Da 5 Bloods is ostensibly a war film, but it’s also part heist, part comedy, part drama and part documentary
The film is bookended by Muhammed Ali and Martin Luther King Jr, who share at least two things in common: their importance for the Black community, and their vocal opposition to the war in Vietnam. Ali was famously professionally punished for his stand against the conflict, while it has been argued that King’s words against America’s military action could have contributed to his eventual assassination.
In using two universally recognisable Black figures, Lee emphasises that Da 5 Bloods is so much more than a film about veterans and Vietnam. It’s partly about the way Black Americans are implied in some quarters to be less American than their White counterparts. The film critiques and exposes the propagandist nature of countless classic Hollywood war films and posits itself as something entirely different. For a start, centring the story on a group of African American men is a new direction for Vietnam films: watching titles like Coming Home, Rambo, Platoon, Apocalypse Now and Full Metal Jacket you could be forgiven for believing that the American side of the conflict was overwhelmingly White, when in fact over 30% of the soldiers serving under the star-spangled banner during the war were Black.
The titular five bloods are the five men who fought in the war, rather than the four veterans and Paul’s son David (the superb Jonathan Majors) who tags along to keep an eye on the old men’s adventure. The four war survivors have found vastly different lives post-conflict, and each fit a classic buddy movie trope – there’s a joker, a straight man, one slightly out of touch with the others. Then there’s Paul, a MAGA cap-wearing Trump convert, played marvellously by Lindo. Lee makes no mistake of the dark comedy at play here, whether its referring to Trump as ‘President Fake Bone Spurs’ or having Paul utter the fantastic line “there were atrocities on both sides!”.
There’s more than just tongue-in-cheek trolling going on here though, of course. Paul is much more than shock value or comedic relief. He’s arguably the most layered and multi-dimensional character in the whole film, with pockets of grief, guilt, trauma and anger colouring every scene he’s in.
Da 5 Bloods is ostensibly a war film, but it’s also part heist, part comedy, part drama and part documentary. Lee elegantly interweaves real footage and images into the narrative for an effect that is sometimes shocking and sometimes yanks at the heart strings.
There are obvious parallels to war flicks like Apocalypse Now at play here, but there’s also a clear homage being payed to The Treasure of the Sierra Madre, not just through the central treasure hunt of the plot, but also Lindo’s firebrand monologue which is reminiscent of the rambling speech Bogart gives climbing through the mountains (though Lee has Lindo speak directly to camera, which is hairs-standing-up powerful).

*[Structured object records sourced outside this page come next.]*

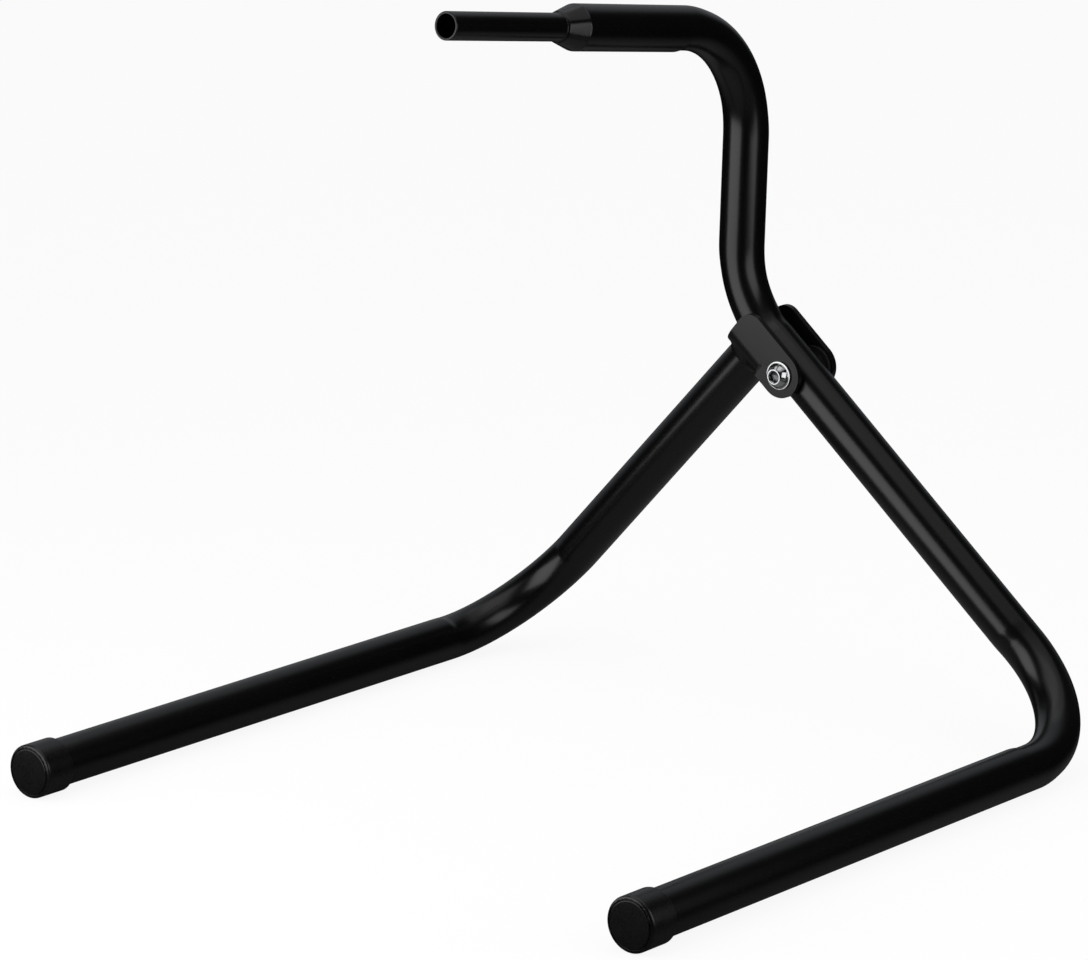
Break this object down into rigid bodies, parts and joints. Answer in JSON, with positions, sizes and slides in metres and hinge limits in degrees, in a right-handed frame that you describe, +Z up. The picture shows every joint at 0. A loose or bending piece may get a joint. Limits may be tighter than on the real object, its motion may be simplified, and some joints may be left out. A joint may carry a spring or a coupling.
{
  "type": "folding bottom bracket bike stand",
  "caption": "Folding display stand of bent black steel tube: two feet joined by a hinge, and an arm whose pin enters a bicycle's hollow crank spindle.",
  "frame": {"origin": "middle of the footprint, on the floor that the stand stands on", "axes": "+Z up; the feet and the arm point to -Y; the two feet stand apart along X, the main tube's foot at +X and the folding leg's at -X"},
  "size_m": [0.378, 0.3778, 0.364],
  "materials": {
    "powder_coat": "gloss black powder coat",
    "cap_plastic": "satin black moulded plastic",
    "washer_plastic": "matt black nylon",
    "chrome": "bright plating",
    "plain_steel": "plain turned steel"
  },
  "bodies": {
    "main_frame": {"main_tube": "powder_coat", "spindle_pin": "powder_coat", "pin_weld": "powder_coat", "pivot_sleeve": "plain_steel", "main_foot_cap": "cap_plastic"},
    "folding_leg": {"leg_tube": "powder_coat", "hinge_bracket": "powder_coat", "leg_weld": "powder_coat", "leg_foot_cap": "cap_plastic", "front_friction_washer": "washer_plastic", "rear_friction_washer": "washer_plastic", "pivot_bolt": "chrome", "barrel_nut": "chrome"}
  },
  "joints": [
    {"name": "leg_fold", "type": "hinge", "parent": "main_frame", "child": "folding_leg", "pos_m": [-0.00197, 0.16922, 0.16312], "axis": [0, -1, 0.0058], "range_deg": [0, 90]}
  ]
}
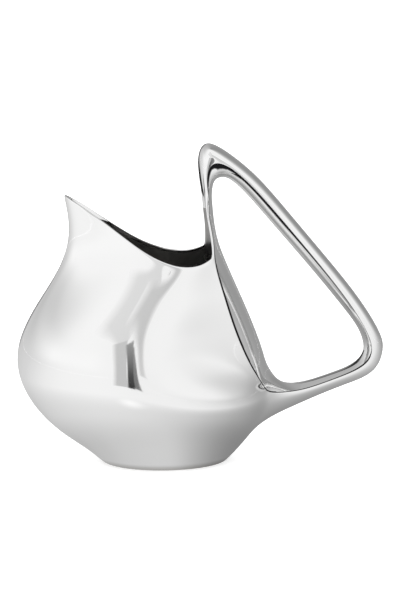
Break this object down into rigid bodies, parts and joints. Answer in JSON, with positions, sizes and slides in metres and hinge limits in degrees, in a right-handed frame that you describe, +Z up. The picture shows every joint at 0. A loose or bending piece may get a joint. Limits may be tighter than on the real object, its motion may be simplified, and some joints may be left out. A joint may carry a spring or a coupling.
{
  "type": "cream jug",
  "caption": "Small oval silver cream jug with a pinched pouring spout and a hollow triangular loop handle that rises from a narrow back strap.",
  "frame": {"origin": "centre of the bounding box in plan, on the surface the jug stands on", "axes": "+X towards the handle, -X towards the spout, +Z up; the jug is symmetric about the XZ plane"},
  "size_m": [0.1252, 0.066, 0.1093],
  "materials": {
    "polished_silver": "polished",
    "base_silver": "satin"
  },
  "bodies": {
    "root": {"body_shell": "polished_silver", "base_plate": "base_silver", "handle_left_cheek": "polished_silver", "handle_right_cheek": "polished_silver", "handle_inner_band": "polished_silver"}
  },
  "joints": []
}
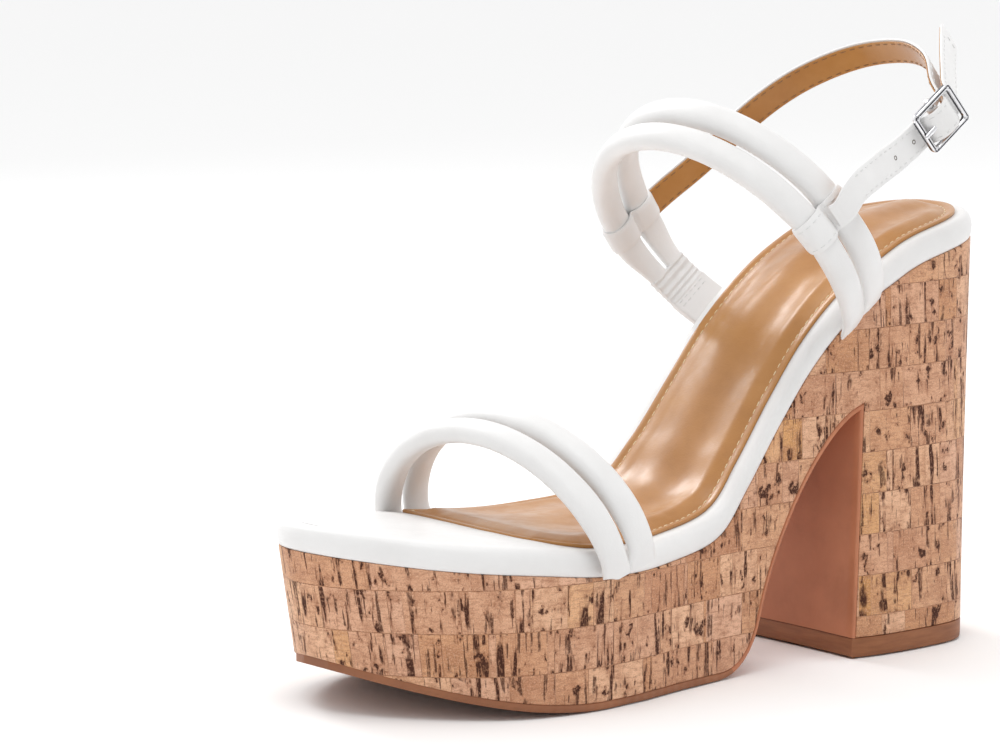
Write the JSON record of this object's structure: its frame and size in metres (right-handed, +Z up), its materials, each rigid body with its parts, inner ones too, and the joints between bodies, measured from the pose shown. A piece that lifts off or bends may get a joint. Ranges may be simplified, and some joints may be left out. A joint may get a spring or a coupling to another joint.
{
  "type": "wedge sandal",
  "caption": "Platform sandal with a cork-wrapped sole and block heel, padded tube straps over toes and instep, and a buckled ankle strap.",
  "frame": {"origin": "on the floor, on the flat part of the outsole, under the middle of the sole", "axes": "+Y towards the heel (toe is -Y), +X to the outer (lateral) side, +Z up"},
  "size_m": [0.0939, 0.2209, 0.1696],
  "materials": {
    "cork": "matte cork sheet",
    "core_foam": "moulded",
    "outsole": "satin",
    "heel_lift": "satin",
    "steel": "zinc plated",
    "board": "fibre board",
    "foam": "foam",
    "white_leather": "smooth grain, satin",
    "tan_lining": "glossy",
    "elastic": "gathered",
    "buckle_metal": "polished"
  },
  "bodies": {
    "root": {"platform_core": "core_foam", "heel_block": "core_foam", "cork_wrap": "cork", "outsole": "outsole", "heel_lift": "heel_lift", "lift_pins": "steel", "insole_board": "board", "steel_shank": "steel", "shank_rivets": "steel", "heel_screw": "steel", "heel_nails": "steel", "footbed_padding": "foam", "rim_cover": "white_leather", "sock_lining": "tan_lining", "vamp_strap_front": "white_leather", "vamp_filler_front": "foam", "vamp_strap_rear": "white_leather", "vamp_filler_rear": "foam", "instep_strap_front": "white_leather", "instep_filler_front": "foam", "instep_strap_rear": "white_leather", "instep_filler_rear": "foam", "lateral_keeper": "white_leather", "medial_keeper": "white_leather", "elastic_gore": "elastic", "gore_tab": "white_leather"},
    "ankle_strap": {"sling_strap": "white_leather", "sling_lining": "tan_lining", "billet_strap": "white_leather", "billet_lining": "tan_lining", "buckle_chape": "white_leather"},
    "buckle_frame": {"buckle_frame": "buckle_metal"},
    "buckle_prong": {"buckle_prong": "buckle_metal"}
  },
  "joints": [
    {"name": "ankle_strap_fold", "type": "hinge", "parent": "root", "child": "ankle_strap", "pos_m": [-0.0009, 0.03175, 0.1184], "axis": [0.9908, 0.0165, 0.1346], "range_deg": [-30, 60]},
    {"name": "buckle_tilt", "type": "hinge", "parent": "ankle_strap", "child": "buckle_frame", "pos_m": [0.039, 0.0714, 0.1462], "axis": [-0.0548, -0.6269, 0.7771], "range_deg": [-4, 4]},
    {"name": "prong_swing", "type": "hinge", "parent": "buckle_frame", "child": "buckle_prong", "pos_m": [0.039, 0.0714, 0.1462], "axis": [-0.0548, -0.6269, 0.7771], "range_deg": [0, 100]}
  ]
}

Lee’s timeline jumping isn’t overdone, and while seeing our older characters step back in time without de-aging is an odd experience at first, it’s soon apparent that it works perfectly to illustrate the men’s state of mind. Not only can they now look back on the war with a hindsight their younger selves lacked, but they never left Vietnam throughout their lives. It always haunted them, and they left part of themselves on the jungle battleground.

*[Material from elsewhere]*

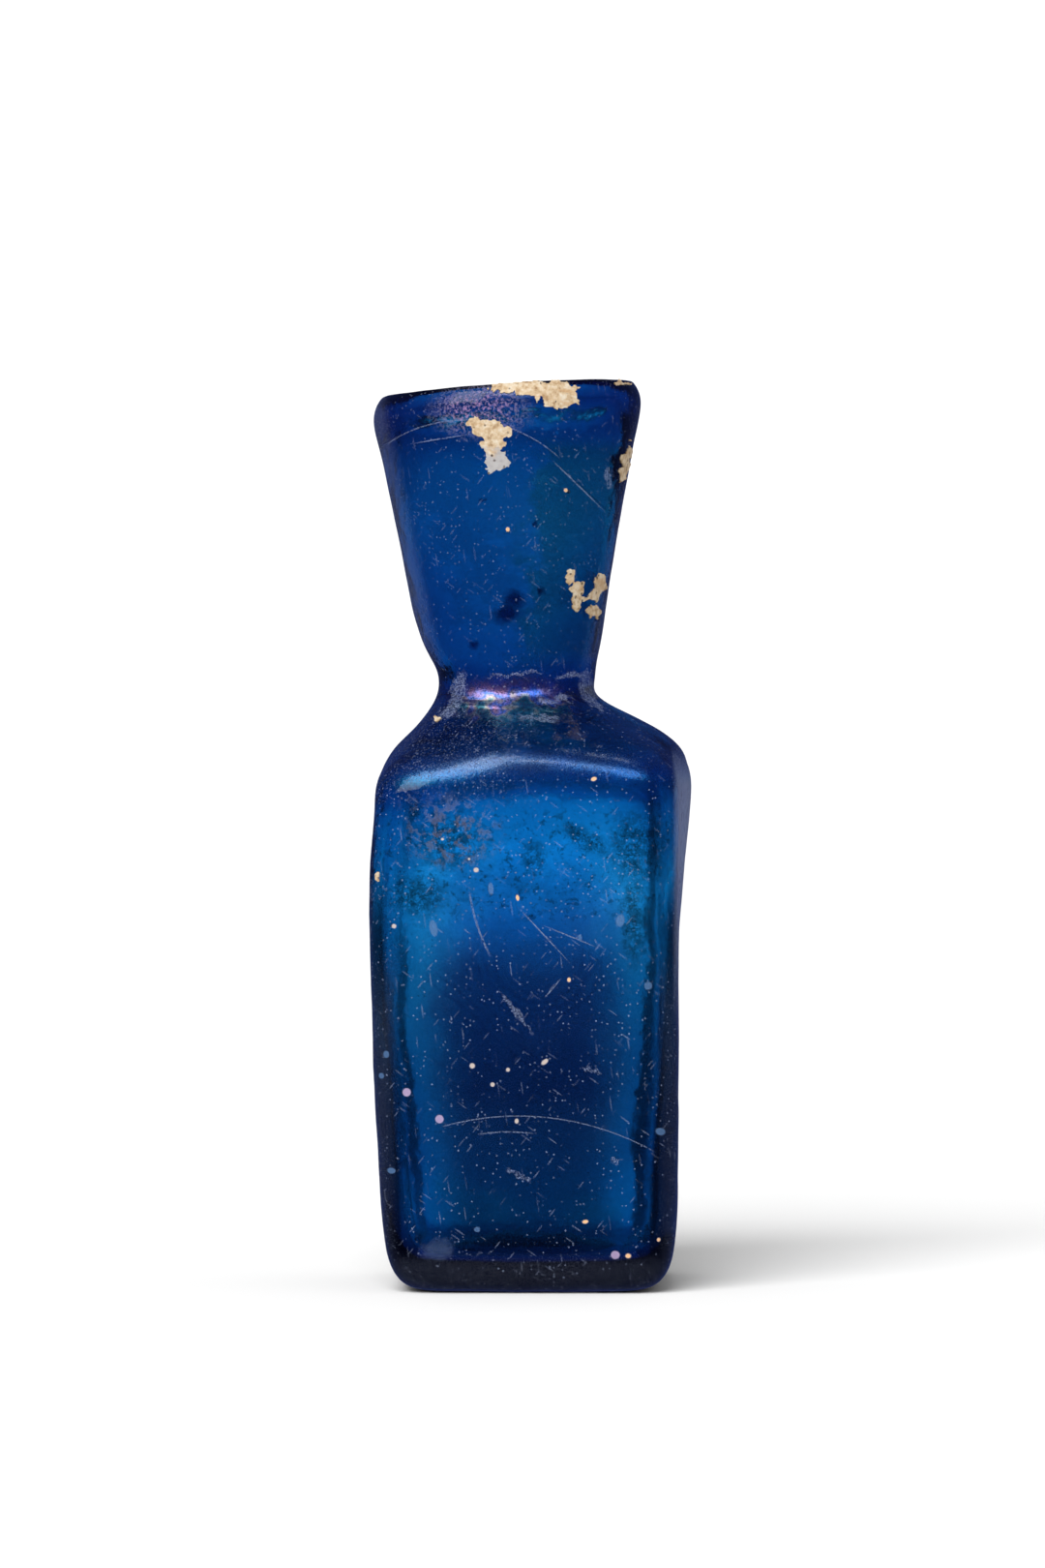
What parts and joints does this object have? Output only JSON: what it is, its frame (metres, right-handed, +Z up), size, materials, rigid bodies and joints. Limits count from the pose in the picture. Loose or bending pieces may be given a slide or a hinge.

There’s also some insight into the Vietnamese perspective through guide Vinh (Johnny Tri Nguyen), and the French one through a handful of characters including sly businessman Desroche (Jean Reno) and rich landmine connoisseur Hedy (Mélanie Thierry). One of the most elegant subplots of the film involves Tien (Le Y Lan), a former sex worker who facilitates the Americans’ heist manoeuvrings. Tien was in a relationship with Otis when he was in Vietnam, and a brief scene here calls attention to the under reported issue of children fathered by GIs who were left behind.
This is surely one of Lee’s best, and couldn’t have come at a better time
Performances are revelatory throughout the cast, across the American, Vietnamese and French characters. There’s Majors, who elicits a quiet concern from college boy David that is as pitch-perfect as his Montgomery in The Last Black Man in San Francisco. Both Thierry and Lan have the opportunity to do some affecting and considered work as two well-crafted characters essential to the development of the bloods.

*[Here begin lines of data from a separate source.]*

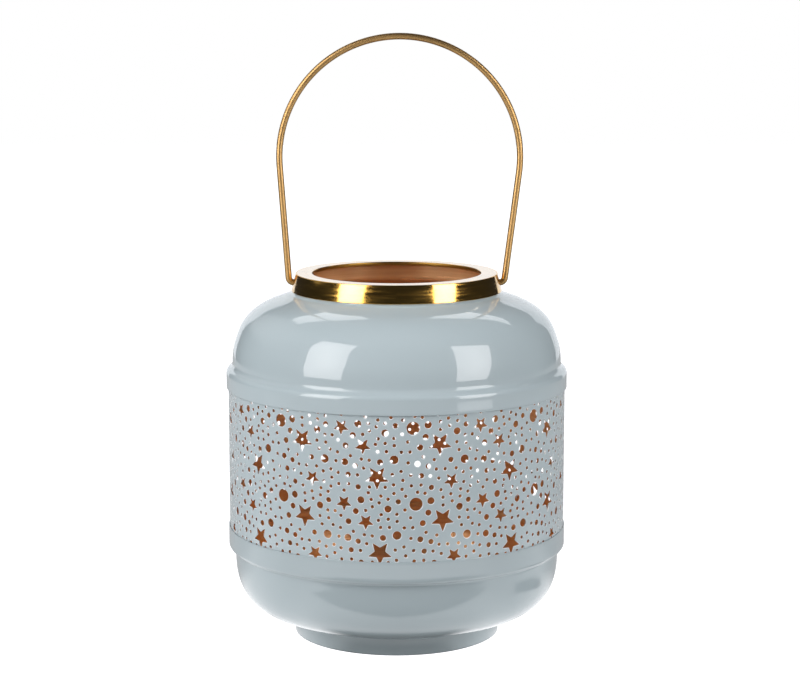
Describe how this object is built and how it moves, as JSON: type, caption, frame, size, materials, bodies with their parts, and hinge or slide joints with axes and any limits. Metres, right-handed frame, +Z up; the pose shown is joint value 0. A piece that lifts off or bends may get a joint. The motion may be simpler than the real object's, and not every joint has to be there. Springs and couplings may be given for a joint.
{
  "type": "punched tin lantern",
  "caption": "Round sheet-metal candle lantern: a star-punched band between a domed top and a rounded bowl, with a flared collar, ring foot and wire bail.",
  "frame": {"origin": "on the lantern's axis, in the plane that the foot rests on", "axes": "+Z up the lantern's axis, -Y towards the front, X along the pivot axis of the bail"},
  "size_m": [0.2, 0.2, 0.3527],
  "materials": {
    "enamel_foot": "gloss pale grey-blue enamel",
    "enamel_bowl": "gloss pale grey-blue enamel outside, copper-coloured paint inside",
    "enamel_dome": "gloss pale grey-blue enamel outside, copper-coloured paint inside",
    "enamel_band": "gloss pale grey-blue enamel outside, copper-coloured paint inside",
    "brushed_brass": "brass, brushed round and lacquered",
    "brass_wire": "drawn brass-coloured wire"
  },
  "bodies": {
    "lantern": {"foot_ring": "enamel_foot", "base_bowl": "enamel_bowl", "dome_shell": "enamel_dome", "punched_band": "enamel_band", "rim_collar": "brushed_brass"},
    "bail": {"bail_handle": "brass_wire"}
  },
  "joints": [
    {"name": "bail_pivot", "type": "hinge", "parent": "lantern", "child": "bail", "pos_m": [0, 0, 0.208], "axis": [1, 0, 0], "range_deg": [-103, 103]}
  ]
}
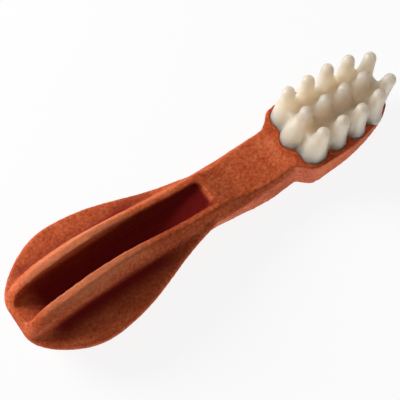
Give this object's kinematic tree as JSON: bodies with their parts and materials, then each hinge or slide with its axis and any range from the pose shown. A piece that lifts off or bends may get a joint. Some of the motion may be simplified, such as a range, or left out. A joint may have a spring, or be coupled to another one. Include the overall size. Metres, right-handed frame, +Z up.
{
  "type": "pet toothbrush chew",
  "caption": "Moulded dental chew shaped like a toothbrush: a fluted paddle-like grip, a short neck and a tapering head that carries a pad of soft round nubs.",
  "frame": {"origin": "middle of the chew's footprint on the surface that it lies on, with the nubs upwards: half way between the bulb's end and the nubs' tips, on the plane of symmetry", "axes": "+X along the chew from the fluted bulb to the tip of the head, +Y to the left, +Z up, away from the surface and along the nubs"},
  "size_m": [0.1209, 0.0364, 0.0231],
  "materials": {
    "body_compound": "matt, finely granular",
    "pad_compound": "satin, slightly translucent"
  },
  "bodies": {
    "root": {"chew_handle": "body_compound", "bristle_pad": "pad_compound"}
  },
  "joints": []
}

There can be little doubt, however, that Lindo is the backbone, the heart, the soul of this film. His complicated, complex, contradictory performance is truly one of the greats. Blending pastiche, sorrow, comedy, parody, anger and vulnerability, this is acting for the ages and is worth the price of admission (heh) alone.
Behind the camera there’s plenty to admire too, with heartbreakingly beautiful shots constructed by Newton Thomas Sigel’s cinematography and a surprising, evolving score by Terence Blanchard (punctuated by the unmistakeable tones of Marvin Gaye). The script is mostly exquisite, piled high with references and lines that puncture like bullets, and where it sometimes teeters on the edge of scruffiness it’s saved by Lee’s seasoned use of cinematic sucker punches. This is surely one of Lee’s best, and couldn’t have come at a better time.
It’s quintessential Spike Lee – by turns wild, violent, confrontational, messy, emotional, symbolic, funny and outrageous. Viewers can, and most likely will, view this film how they want. It can be seen as a darkly comic, violent meditation on Vietnam with absorbing action and lots of signature Lee style. On its surface after all, it’s a film about a group of former brothers in arms who return to the scene of their truly formative years. But there’s also a significant commentary on questions of war, patriotism, trauma and memory at play, as well as a powerful exploration of how Blackness is used, ignored, perceived and exploited that couldn’t come at a more poignant (or ironic) time.